TNK: All of those projects sound amazing to me. I want to switch gears just a bit and ask this: What advice might you give someone considering their doctorate or research in similar topics?
SL: The more I teach students to do project work, which is relevant to this paper as well, the more I put time into helping them understand how to scope a project, because there are some systematic ways of doing it, but there’s a little bit of an art to it as well, I think. We often start with big, amorphous ideas for projects, and to make them workable, we need to define, refine, and narrow their scope. So, you start with an interesting question, but then essentially what you start doing is trying to find all the things that you can rule out about that question. When scoping, you are trying to control the variables as much as possible, but you want to end up with well-designed student projects as test cases. I often think of narrowing the scope in terms of a process I learned in my undergraduate major in chemical engineering, which was to identify your boundary conditions before solving a problem.
TNK: Any last notes for us?
SL: I guess the one thing that I would say, there’s a way in which–because my paper is about teaching and it’s about a very specific project in a very specific context–that people may see it only in that narrow box.

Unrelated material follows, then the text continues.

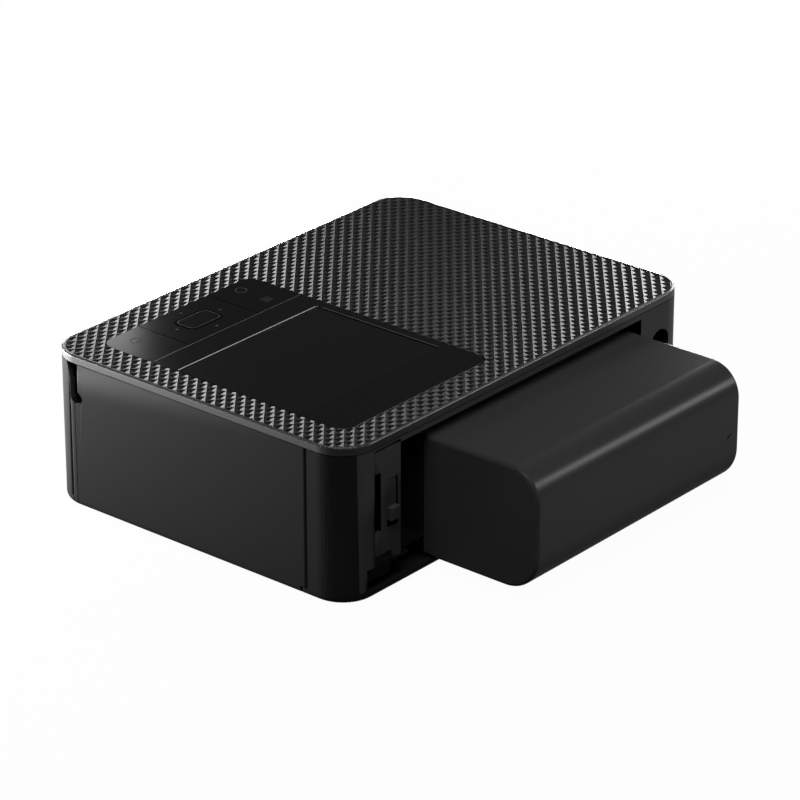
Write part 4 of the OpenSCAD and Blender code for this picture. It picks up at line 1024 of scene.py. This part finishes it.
    @staticmethod
    def _arc(
        at: Point, radius: float, width: float, start: float, end: float, steps: int = 24
    ) -> list[list[Point]]:
        """Cut a ring or an arc into four-sided pieces.

        Args:
            at: The arc's centre.
            radius: Middle radius.
            width: Width of the line.
            start: First angle in degrees.
            end: Last angle in degrees.
            steps: How many pieces.

        Returns:
            The pieces, anticlockwise.
        """

        def on(r: float, degrees: float) -> Point:
            """Return a point on a circle round the centre."""
            return at[0] + r * math.cos(math.radians(degrees)), at[1] + r * math.sin(math.radians(degrees))

        inner, outer = radius - width / 2, radius + width / 2
        turn = (end - start) / steps
        return [
            [on(inner, a), on(outer, a), on(outer, a + turn), on(inner, a + turn)]
            for a in (start + turn * k for k in range(steps))
        ]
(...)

Instead, I would like people to think about the ways in which my paper not only explains what the students have to do in this specific project, but also the instruction about AI and ethics that I provide for them. There are a lot of really important concepts about AI and examples in my paper that could be extracted from that specific context and applied elsewhere. My paper, for instance, has a good introduction to the Eliza effect, which is our human propensity to ascribe to AI human-like features and to talk about it as if the AI is thinking about its output, for instance, which obviously it’s not doing.
Overall, I hope the paper contributes to the growing conversation about how we teach students about interacting with and communicating about AI.
IEEE ProComm thanks Dr. Lane for her time for this interview.